begin GIVEN MATERIAL
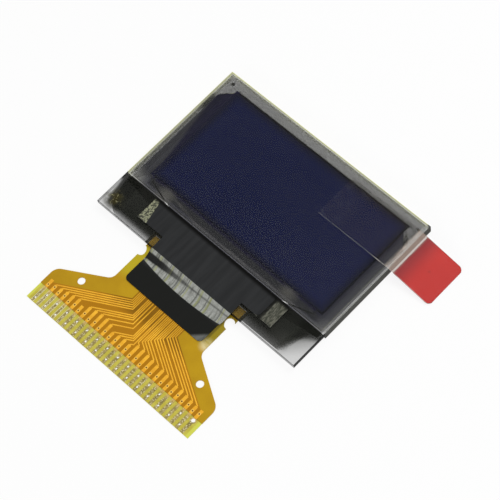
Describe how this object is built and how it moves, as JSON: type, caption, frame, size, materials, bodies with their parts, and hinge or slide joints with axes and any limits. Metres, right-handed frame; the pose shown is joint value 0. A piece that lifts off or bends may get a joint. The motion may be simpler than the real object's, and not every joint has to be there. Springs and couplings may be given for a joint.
{
  "type": "small oled module",
  "caption": "Small monochrome display panel with a bent flexible tail, solder pads, black tape and a red pull tab.",
  "frame": {"origin": "middle of the panel's outline on its rear face, which lies on the table", "axes": "+X along the panel's long side, +Y away from the flex tail, +Z out of the viewing face"},
  "size_m": [0.0318, 0.0309, 0.0014],
  "materials": {
    "clear_glass": "polished",
    "edge_glue": "cured clear glue",
    "desiccant": "matt sheet",
    "cathode_metal": "mirror metal seen dark through the polarizer",
    "organic_film": "deep navy film",
    "lead_metal": "dark bright metal film",
    "chip_silicon": "ground silicon",
    "bond_film": "cured glue film",
    "dark_resin": "smooth dark resin",
    "polarizer": "smooth plastic sheet",
    "clear_film": "thin clear film",
    "red_film": "satin film",
    "foil": "speckled silver",
    "black_tape": "satin tape",
    "polyimide": "translucent amber film",
    "coverlay": "amber film",
    "copper": "bright track"
  },
  "bodies": {
    "root": {"substrate_glass": "clear_glass", "cap_glass": "clear_glass", "edge_seal": "edge_glue", "desiccant_sheet": "desiccant", "cathode_film": "cathode_metal", "emitter_layer": "organic_film", "column_leads": "lead_metal", "row_leads_left": "lead_metal", "row_leads_right": "lead_metal", "input_leads": "lead_metal", "alignment_marks": "lead_metal", "chip_bond_film": "bond_film", "driver_chip": "chip_silicon", "flex_bond_film": "bond_film", "ledge_sealant": "dark_resin", "polarizer": "polarizer", "protective_film": "clear_film", "pull_tab_tape": "clear_film", "pull_tab_grip": "red_film", "foil_strip": "foil", "black_tape": "black_tape", "flex_base": "polyimide", "flex_coverlay": "coverlay", "rear_coverlay": "coverlay", "conductor_01": "copper", "conductor_02": "copper", "conductor_03": "copper", "conductor_04": "copper", "conductor_05": "copper", "conductor_06": "copper", "conductor_07": "copper", "conductor_08": "copper", "conductor_09": "copper", "conductor_10": "copper", "conductor_11": "copper", "conductor_12": "copper", "conductor_13": "copper", "conductor_14": "copper", "conductor_15": "copper", "conductor_16": "copper", "conductor_17": "copper", "conductor_18": "copper", "conductor_19": "copper", "conductor_20": "copper", "conductor_21": "copper", "conductor_22": "copper", "conductor_23": "copper", "conductor_24": "copper", "conductor_25": "copper", "conductor_26": "copper", "conductor_27": "copper", "conductor_28": "copper", "conductor_29": "copper", "conductor_30": "copper"}
  },
  "joints": []
}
end GIVEN MATERIAL
Give the complete listing a second time, exactly as it reads.

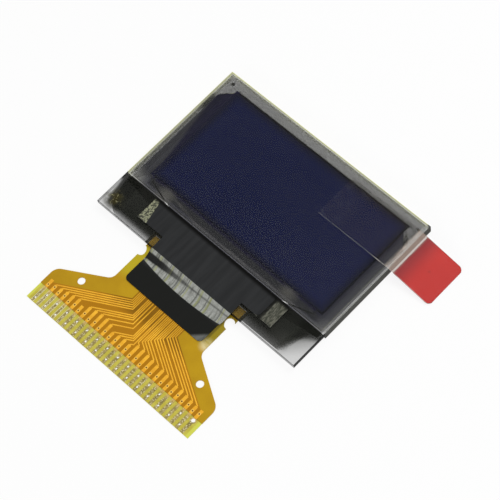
Describe how this object is built and how it moves, as JSON: type, caption, frame, size, materials, bodies with their parts, and hinge or slide joints with axes and any limits. Metres, right-handed frame; the pose shown is joint value 0. A piece that lifts off or bends may get a joint. The motion may be simpler than the real object's, and not every joint has to be there. Springs and couplings may be given for a joint.
{
  "type": "small oled module",
  "caption": "Small monochrome display panel with a bent flexible tail, solder pads, black tape and a red pull tab.",
  "frame": {"origin": "middle of the panel's outline on its rear face, which lies on the table", "axes": "+X along the panel's long side, +Y away from the flex tail, +Z out of the viewing face"},
  "size_m": [0.0318, 0.0309, 0.0014],
  "materials": {
    "clear_glass": "polished",
    "edge_glue": "cured clear glue",
    "desiccant": "matt sheet",
    "cathode_metal": "mirror metal seen dark through the polarizer",
    "organic_film": "deep navy film",
    "lead_metal": "dark bright metal film",
    "chip_silicon": "ground silicon",
    "bond_film": "cured glue film",
    "dark_resin": "smooth dark resin",
    "polarizer": "smooth plastic sheet",
    "clear_film": "thin clear film",
    "red_film": "satin film",
    "foil": "speckled silver",
    "black_tape": "satin tape",
    "polyimide": "translucent amber film",
    "coverlay": "amber film",
    "copper": "bright track"
  },
  "bodies": {
    "root": {"substrate_glass": "clear_glass", "cap_glass": "clear_glass", "edge_seal": "edge_glue", "desiccant_sheet": "desiccant", "cathode_film": "cathode_metal", "emitter_layer": "organic_film", "column_leads": "lead_metal", "row_leads_left": "lead_metal", "row_leads_right": "lead_metal", "input_leads": "lead_metal", "alignment_marks": "lead_metal", "chip_bond_film": "bond_film", "driver_chip": "chip_silicon", "flex_bond_film": "bond_film", "ledge_sealant": "dark_resin", "polarizer": "polarizer", "protective_film": "clear_film", "pull_tab_tape": "clear_film", "pull_tab_grip": "red_film", "foil_strip": "foil", "black_tape": "black_tape", "flex_base": "polyimide", "flex_coverlay": "coverlay", "rear_coverlay": "coverlay", "conductor_01": "copper", "conductor_02": "copper", "conductor_03": "copper", "conductor_04": "copper", "conductor_05": "copper", "conductor_06": "copper", "conductor_07": "copper", "conductor_08": "copper", "conductor_09": "copper", "conductor_10": "copper", "conductor_11": "copper", "conductor_12": "copper", "conductor_13": "copper", "conductor_14": "copper", "conductor_15": "copper", "conductor_16": "copper", "conductor_17": "copper", "conductor_18": "copper", "conductor_19": "copper", "conductor_20": "copper", "conductor_21": "copper", "conductor_22": "copper", "conductor_23": "copper", "conductor_24": "copper", "conductor_25": "copper", "conductor_26": "copper", "conductor_27": "copper", "conductor_28": "copper", "conductor_29": "copper", "conductor_30": "copper"}
  },
  "joints": []
}